I don’t know what this means. Beating myself? Beating myself off? Neither makes sense in this context. Chucky, you have not earned the right to be a pompous ass to anyone because you’re not clear or smart enough.
OK, change “beating on himself” to “beating off”.
Correction noted. For your next trick, please explain what the hell you’re EVER talking about.
Jeff: I have no idea if I figured him out or not, but check out this statement; “Of course ‘Jennifer’s Body’ is shite. Same for
‘The Informant!’. Why else were they promoted that way?”
So it would seem that Chucky believes that films should be marketed on their own principles. If not they are not, then they are shit. This sort of thinking is ridiculous, but Chuckhole lives by his own code. Not matter how whacky the code may seem to the rest of us.
Whoa, just saw INFORMANT!, and Damon fucking NAILS this thing; Along with Sharlto Copley and Christoph Waltz, male performance of the year so far. Was he nominated for Mr.
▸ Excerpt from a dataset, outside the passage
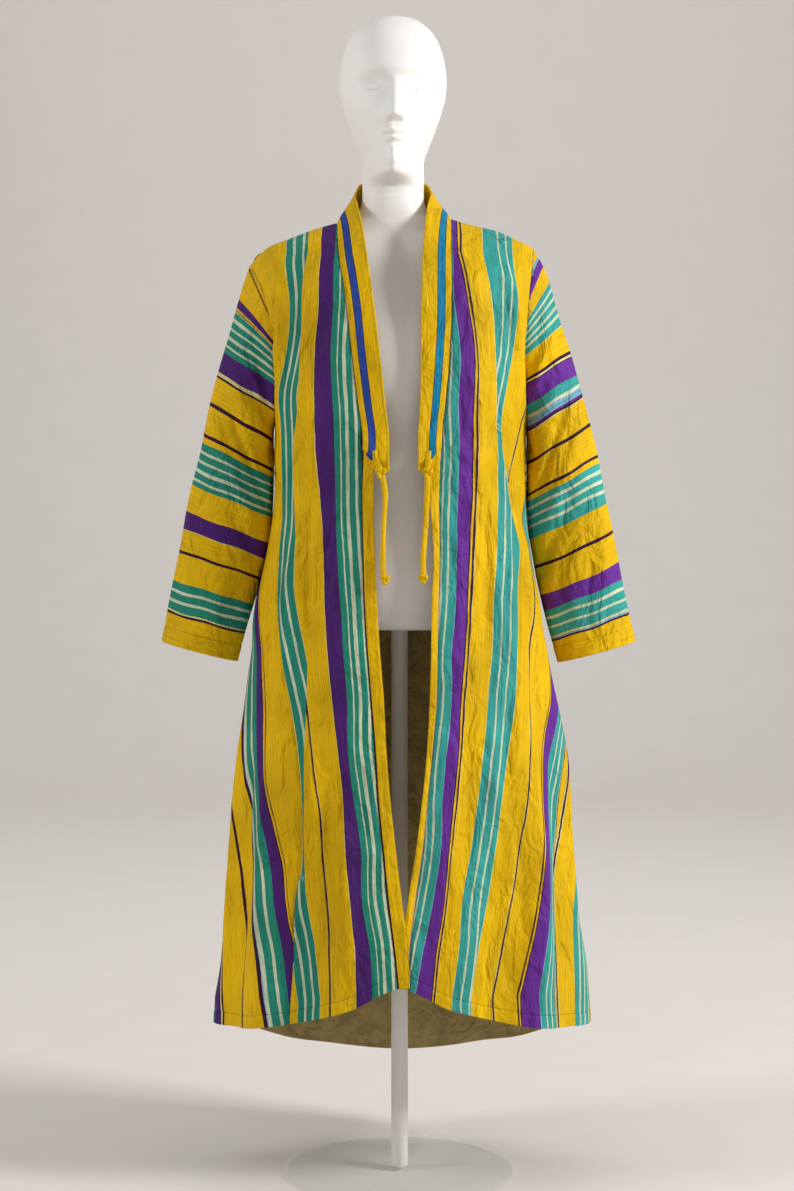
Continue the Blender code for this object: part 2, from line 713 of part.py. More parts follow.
def sleeve(side, rings=17):
    """A sleeve: a tube from the armhole to the cuff, its rings turning from upright to level."""
    rows = SLEEVE_RIGHT if side < 0 else SLEEVE_LEFT
    at = np.linspace(0, len(rows) - 1, rings)
    steps = np.arange(len(rows), dtype=float)
    lines = {n: smooth(steps, column(rows, SLEEVE_NAMES, n), at) for n in SLEEVE_NAMES}
    around = np.arange(4 * ROLL_ROWS) * np.pi / 2 / ROLL_ROWS
    outer = np.stack([side * lines["outer_x"], 0 * at, lines["outer_z"]], axis=-1)
    inner = np.stack([side * lines["inner_x"], 0 * at, lines["inner_z"]], axis=-1)
    centre = (outer + inner) / 2
    across = (outer - inner) / 2
    points = centre[:, None] + across[:, None] * np.cos(around)[None, :, None]
    points[:, :, 1] -= lines["half_depth"][:, None] * np.sin(around)
    points[0], body_normals = armhole_loop(side)
    normals = tube_normals(points, centre)
    beyond = normals[0, :, 0] * side > body_normals[:, 0] * side
    normals[0, beyond] = body_normals[beyond]
    name = "sleeve_right" if side < 0 else "sleeve_left"
    return wall(name, "yellow", points, points - normals * CLOTH, wrap=True)


def armhole_loop(side):
    """The armhole's points and normals: down the front from the ridge and up the back."""
    top = ridge_height(side, lambda z: armhole_turn(side, z))
    z = body_rows(top, 0.0)[: 2 * ROLL_ROWS + 1].ravel()
    z = np.concatenate([z, z[-2:0:-1]])
    turn = armhole_turn(side, z)
    turn[2 * ROLL_ROWS] = 0
    turn[2 * ROLL_ROWS + 1 :] *= -1
    loop, normals = coat(side, turn, z)
    loop[0, 1] = 0
    normals[0, 1] = 0
    normals[0] /= np.linalg.norm(normals[0])
    loop[:, 0] += side * 2 * SEAM
    loop[2 * ROLL_ROWS, 2] += SEAM
    return loop, normals


def tube_normals(points, centre):
    """Unit normals of a tube's grid of rings, pointing away from its centre line."""
    along = np.gradient(points, axis=0)
    around = np.roll(points, -1, axis=1) - np.roll(points, 1, axis=1)
    normal = np.cross(along, around)
    normal /= np.linalg.norm(normal, axis=-1, keepdims=True)
    away = np.sum(normal * (points - centre[:, None]), axis=-1, keepdims=True)
    return normal * np.where(np.median(away) < 0, -1, 1)


def edge_strip(side, cols=3):
    """The narrow strip along a front edge, from the neckband's end to the hem."""
    share = np.linspace(0, 1, cols)

    def line(z):
        first = seam_turn(side, z)
        first = first + turn_gap(side, first, z, SEAM / 2)
        return first + (edge_turn(side, z) - first) * share

    z = skirt_rows(hem_height(line))
    z -= (BAND_SLANT * share + 2 * SEAM) * np.linspace(1, 0, SKIRT_ROWS + 1)[:, None]
    points, normals = coat(side, line(z), z)
    name = "edge_strip_right" if side < 0 else "edge_strip_left"
    return wall(name, "yellow", points, points - normals * CLOTH)


def band_half(side, cols):
    """Half of the neckband: points from its lower end up the front and round to the centre back."""
    rows = BAND_RIGHT if side < 0 else BAND_LEFT
    along = front_rows(side, np.zeros(1))[: 2 * ROLL_ROWS + 2, 0][::-1]
    seam = coat(side, seam_turn(side, along), along)[0]
    seam[-1, 1] = 0
    edge = np.stack([read(rows, BAND_NAMES, n, along) for n in BAND_NAMES[1:]], axis=-1)
    x = neckline_x(side)[1:]
    height = neckline_height(side, x)
    turn = -np.where(np.abs(x) < 1e-6, 90, turn_at(side, x, height))
    back_seam = coat(side, turn, height)[0]
    swing = np.linspace(0, np.pi / 2, NECK_COLUMNS + 1)[1:]
    share = swing / (np.pi / 2)
    side_x, side_y, side_z = edge[-1]
    stand_x = NECK_X + (side_x - NECK_X) * np.cos(swing)
    stand_y = side_y + (STAND_DEPTH - side_y) * np.sin(swing)
    stand_z = side_z + (STAND_TOP - side_z) * ease(share * 2.8) - STAND_DIP * ease(share * 2 - 1)
    seam = np.concatenate([seam, back_seam])
    edge = np.concatenate([edge, np.stack([stand_x, stand_y, stand_z], axis=-1)])
    across = edge - seam
    across /= np.linalg.norm(across, axis=-1, keepdims=True)
    seam = seam + across * 2 * SEAM
    step = np.linspace(0, 1, cols)[None, :, None]
    return seam[:, None] * (1 - step) + edge[:, None] * step


def neckband(cols=4):
    """The neckband, in one piece round the neck and down both fronts."""
    points = np.concatenate([band_half(-1, cols), band_half(1, cols)[-2::-1]], axis=0)
    normals = np.cross(np.gradient(points, axis=0), np.gradient(points, axis=1))
    normals /= np.linalg.norm(normals, axis=-1, keepdims=True)
    normals *= -np.sign(normals[2, 1, 1])
    return wall("neckband", "yellow", points, points - normals * BAND)


def tie(side):
    """A soft cord that hangs from the band's lower end to a small knot."""
    rows = TIE_RIGHT if side < 0 else TIE_LEFT
    keys = np.arange(len(rows), dtype=float)
    fine = np.linspace(0, len(rows) - 1, 400)
    route = np.stack([smooth(keys, column(rows, TIE_NAMES, n), fine) for n in TIE_NAMES], axis=-1)
    length = np.concatenate([[0], np.cumsum(np.linalg.norm(np.diff(route, axis=0), axis=-1))])
    count = int(round(length[-1] / TIE_STEP)) + 1
    at = np.linspace(0, length[-1], count)
    points = np.stack([np.interp(at, length, route[:, k]) for k in range(3)], axis=-1)
    name = "tie_right" if side < 0 else "tie_left"
    cord = bpy.data.curves.new(name, "CURVE")
    cord.dimensions = "3D"
    cord.bevel_depth = TIE_RADIUS
    cord.bevel_resolution = 2
    cord.use_fill_caps = True
    spline = cord.splines.new("POLY")
    spline.points.add(count - 1)
    for i, (point, reached) in enumerate(zip(points, at)):
        spline.points[i].co = (*point, 1)
        knot = np.exp(-(((length[-1] - reached - TIE_KNOT_RADIUS) / TIE_KNOT_RADIUS) ** 2))
        spline.points[i].radius = 1 + (TIE_KNOT_RADIUS / TIE_RADIUS - 1) * knot
    return place(bpy.data.objects.new(name, cord), "yellow")


def form_rows():
    """The form's sections from the hip to the crown, the shoulders worked out from the ridge."""
    carried = []
    for half in CARRIED_SHOULDER:
        height = float(ridge(half)) - FORM_CLEARANCE
        carried.append((height, half, SHOULDER_FRONT, SHOULDER_BACK, 2.0, 0.0))
    return TORSO + tuple(carried) + NECK


def form(cols=32):
    """The dress form: one closed loft from the pole's socket over the torso to the crown."""
    rows = form_rows()
    around = np.radians(np.arange(cols) * 360 / cols)
    heights = column(rows, FORM_NAMES, "height")
    face = (heights > CHIN) & (heights < BROW)
    heights = np.sort(np.concatenate([heights, heights[face] + FACE_STEP]))
    lines = {n: read(rows, FORM_NAMES, n, heights)[:, None] for n in FORM_NAMES[1:]}
    s = np.sin(around)[None]
    c = np.cos(around)[None]
    power = 2 / np.where(s > 0, lines["point"], np.maximum(lines["point"], 2))
    x = lines["half_width"] * np.sign(c) * np.abs(c) ** power + NECK_X * lines["shift"]
    y = -np.sign(s) * np.where(s > 0, lines["front"], lines["back"]) * np.abs(s) ** power
    z = np.broadcast_to(heights[:, None], x.shape)
    y = y - nose(x - NECK_X, z) * (s > 0)
    outside = np.stack([x, y, z], axis=-1)
    socket = POLE_RADIUS + POLE_CLEARANCE
    bore = [
        np.stack([socket * np.cos(around), -socket * np.sin(around), 0 * around + h], axis=-1)
        for h in (FORM_BOTTOM + POLE_SOCKET, FORM_BOTTOM)
    ]
    return loft("form", "white", np.concatenate([np.array(bore), outside]))


def nose(x, z):
    """A plain nose: a wedge that grows from the bridge to the tip and drops to its base."""
    grow = np.clip((NOSE_BRIDGE - z) / (NOSE_BRIDGE - NOSE_TIP), 0, 1)
    drop = np.clip((z - NOSE_BASE) / (NOSE_TIP - NOSE_BASE), 0, 1)
    return NOSE_RISE * grow * drop * np.exp(-((x / NOSE_HALF_WIDTH) ** 2))


def pole():
    """The round pole from the foot into the form's socket."""
    top = FORM_BOTTOM + POLE_SOCKET - POLE_CLEARANCE
    bottom = FOOT_THICKNESS + POLE_CLEARANCE
    bpy.ops.mesh.primitive_cylinder_add(
        vertices=32, radius=POLE_RADIUS, depth=top - bottom, location=(0, 0, (top + bottom) / 2)
    )
    made = bpy.context.object
    made.name = "pole"
    return place(made, "metal")


def foot():
    """The round glass plate that the pole stands on."""
    bpy.ops.mesh.primitive_cylinder_add(
        vertices=64,
        radius=FOOT_RADIUS,
        depth=FOOT_THICKNESS,
        location=(0, 0, FOOT_THICKNESS / 2),
    )
    made = bpy.context.object
    made.name = "foot"
    return place(made, "glass")


for old in list(bpy.data.objects):
    bpy.data.objects.remove(old, do_unlink=True)
parts = bpy.data.collections.new("chapan_on_dress_form")
bpy.context.scene.collection.children.link(parts)

for wearer_side in (-1, 1):
    front_panel(wearer_side)
    back_panel(wearer_side)
    gore(wearer_side)
    sleeve(wearer_side)
    edge_strip(wearer_side)
    tie(wearer_side)
back_lining()
neckband()
form()
pole()
foot()
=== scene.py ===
"""A striped, open-fronted long coat (chapan) on a limbless dress form: its looks.

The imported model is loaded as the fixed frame. Every piece of cloth is built here as a thin shell
on the form of its own solid: a point of the coat is given by a turn round the body (+90 centre
front, 0 side, -90 centre back) and a height, as in the part's source, and soft creases are added.

Each piece carries two UV maps, both in metres. "cloth" holds the place across the stripes and the
place along them, and "trim" holds the distance from the nearest hem and the way along it.
Units are metres, +Z is up, the wearer faces -Y and the wearer's right side lies at -X.
"""

import bpy
import numpy as np
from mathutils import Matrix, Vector


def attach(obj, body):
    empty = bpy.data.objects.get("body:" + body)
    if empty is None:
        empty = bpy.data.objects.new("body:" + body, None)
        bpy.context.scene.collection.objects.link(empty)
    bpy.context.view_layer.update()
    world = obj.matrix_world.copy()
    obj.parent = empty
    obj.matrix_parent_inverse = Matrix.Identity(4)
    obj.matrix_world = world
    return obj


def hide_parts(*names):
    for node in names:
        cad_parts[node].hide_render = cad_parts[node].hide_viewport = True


bl_info = {
    "name": "Chapan robe on a dress form",
    "version": (1, 0, 0),
    "blender": (4, 5, 0),
    "location": "View3D > Sidebar > Chapan",
    "description": "Builds a striped open-fronted robe on a limbless dress form",
    "category": "Object",
}

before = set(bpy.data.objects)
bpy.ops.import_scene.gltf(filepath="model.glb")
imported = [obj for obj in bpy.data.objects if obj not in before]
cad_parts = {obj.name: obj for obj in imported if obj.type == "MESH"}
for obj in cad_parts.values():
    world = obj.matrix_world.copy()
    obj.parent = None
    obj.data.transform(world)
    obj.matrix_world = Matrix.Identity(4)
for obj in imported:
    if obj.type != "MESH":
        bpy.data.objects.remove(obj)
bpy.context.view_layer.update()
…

Ripley? (I’m not going to look it up.) Because this performance is every bit the equal to, if not better than, that one.
I thought the early going was a deluge of uninvolving information and bizarre motivations, and Soderbergh’s approach was too cutesy and snide and episodic… but by the midway point I was hooked once everything starts coming into focus;
MINOR SPOILER:
Really good, smart movie, and can’t say enough about Damon keeping that guy so watchable and even sympathetic late in the game when we realize how bizarre the guy is.
INFORMANT + JENNIFER’S BODY = Best weekend one-two punch of 2009. GOOD WEEKEND.
He was not nominated for The Talented Mr. Ripley. He sure as hell ought to have been, and his omission was a bit of a shock at the time.